The comment still refers to itself as being for an "else case". It would help if the comment better matches an example of a comment that cannot be moved above the if. A plausible scenario would be one where there is a long comment above the if that explains the need to check for a condition in order to do something special and a long comment within the if that explains the specific implementation.

1648

s/more/there are more/;

1658

Should there be an else here? Otherwise, I think this example is very similar to the one that demonstrates a "potential dangling else situation".

This is looking directionally great, please ping me after hubert.reinterpretcast's comments are reviewed and resolved. Thanks!

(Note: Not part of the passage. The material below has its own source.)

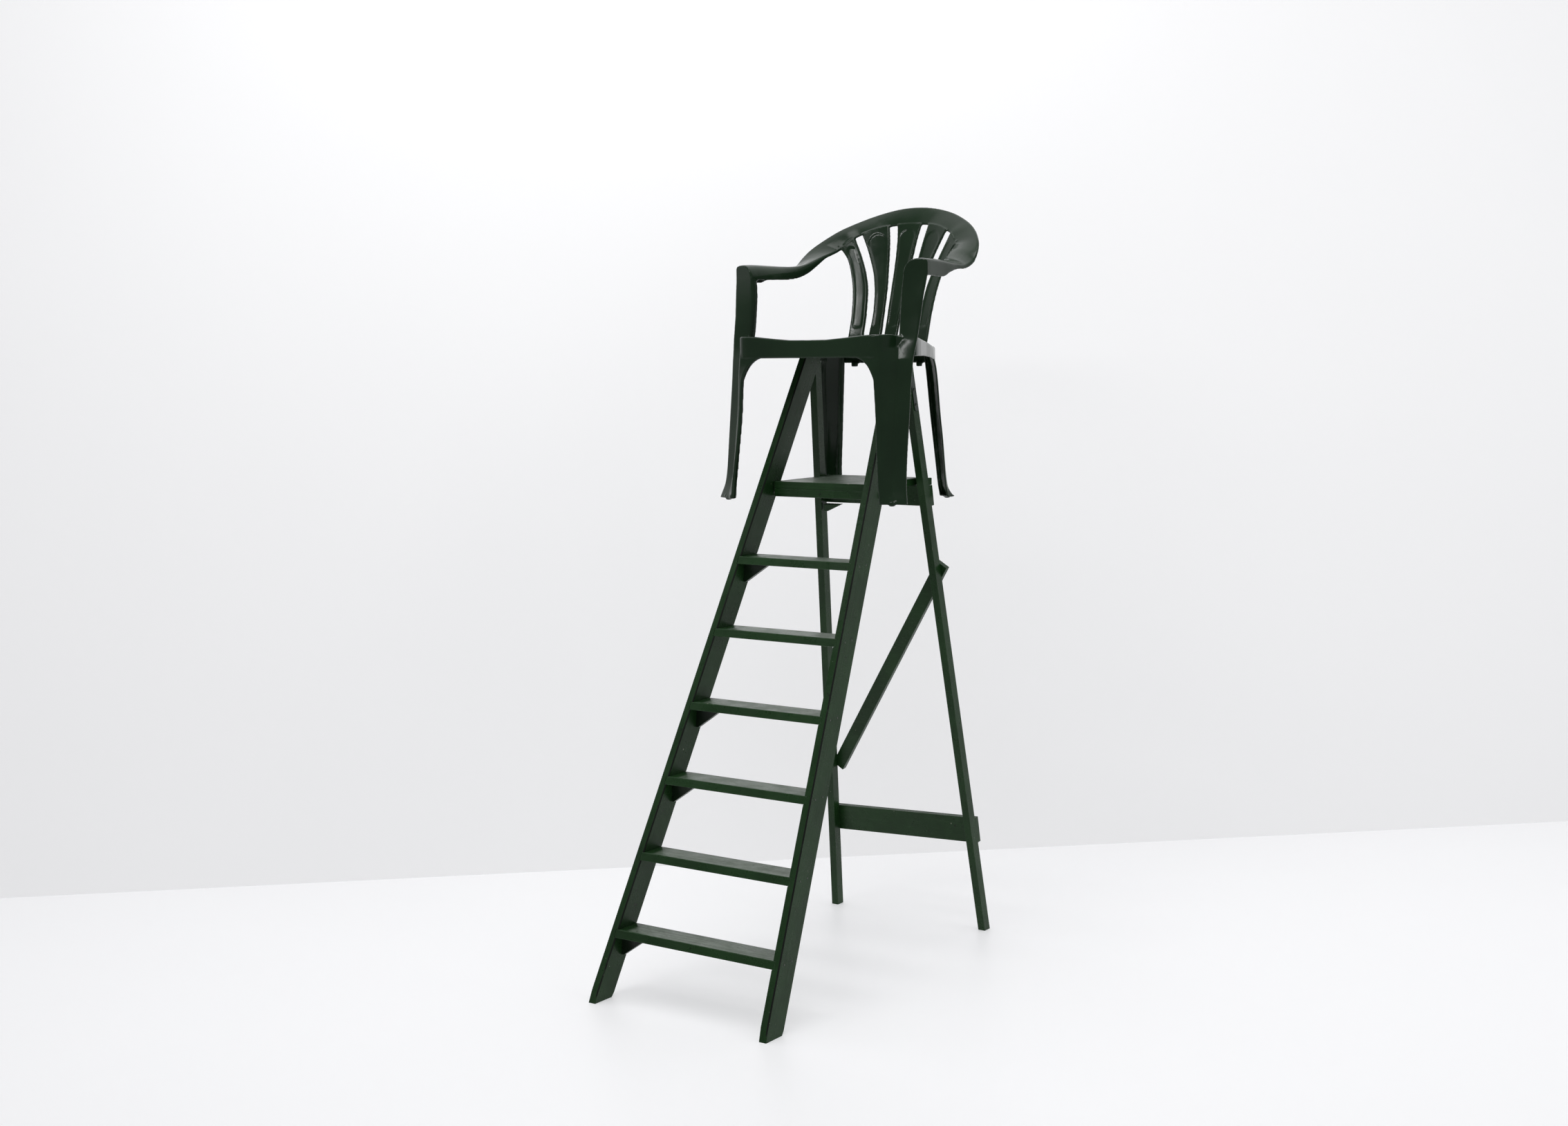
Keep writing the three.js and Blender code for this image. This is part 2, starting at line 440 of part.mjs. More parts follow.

llvm/docs/CodingStandards.rst
1657

and after the for. Also, I'd recommend using size_t instead of 'int', and != instead of <.

mehdi_amini marked 12 inline comments as done.Jul 1 2020, 8:33 PM
mehdi_amini added inline comments.
llvm/docs/CodingStandards.rst
1657

Why the size_t here? I thought best practice was rather to write for loops with int?

Address formatting and other minor comments (no major change)

slight tweak on the for loop

llvm/docs/CodingStandards.rst
1581

Typo fix: s/the is/that is/;

lattner added inline comments.Jul 1 2020, 10:02 PM
llvm/docs/CodingStandards.rst
1657

size_t is technically correct and the best type to use. LLVM historically has used 'unsigned' for most counted loops (this was my fault) which isn't great for induction variable optimizations on 64-bit machines. "int" is better for 64-bit machines because UB-on-overflow permits the important transformations, but this is technically incorrect and there is no obvious reason to prefer it.

MaskRay added inline comments.Jul 1 2020, 10:57 PM
llvm/docs/CodingStandards.rst
1657

"int" is better for 64-bit machines because UB-on-overflow permits the important transformations, but this is technically incorrect and there is no obvious reason to prefer it.

An unsigned index might be relevant for 16-bit computers. When we come to 32-bit and 64-bit era, ability to index more than half of the memory seems pretty irrelevant... Defined modulo 2 behavior impedes optimization and breeds bugs like for (size_t i = 0; i < a.size() - 1; ++i). Using int is fine, though I acknowledge that unsigned has been used a lot in LLVM's code base. C++20 even introduced std::ssize to make signed indexes more of "first-class" (I believe it is http://wg21.link/p1227r2 )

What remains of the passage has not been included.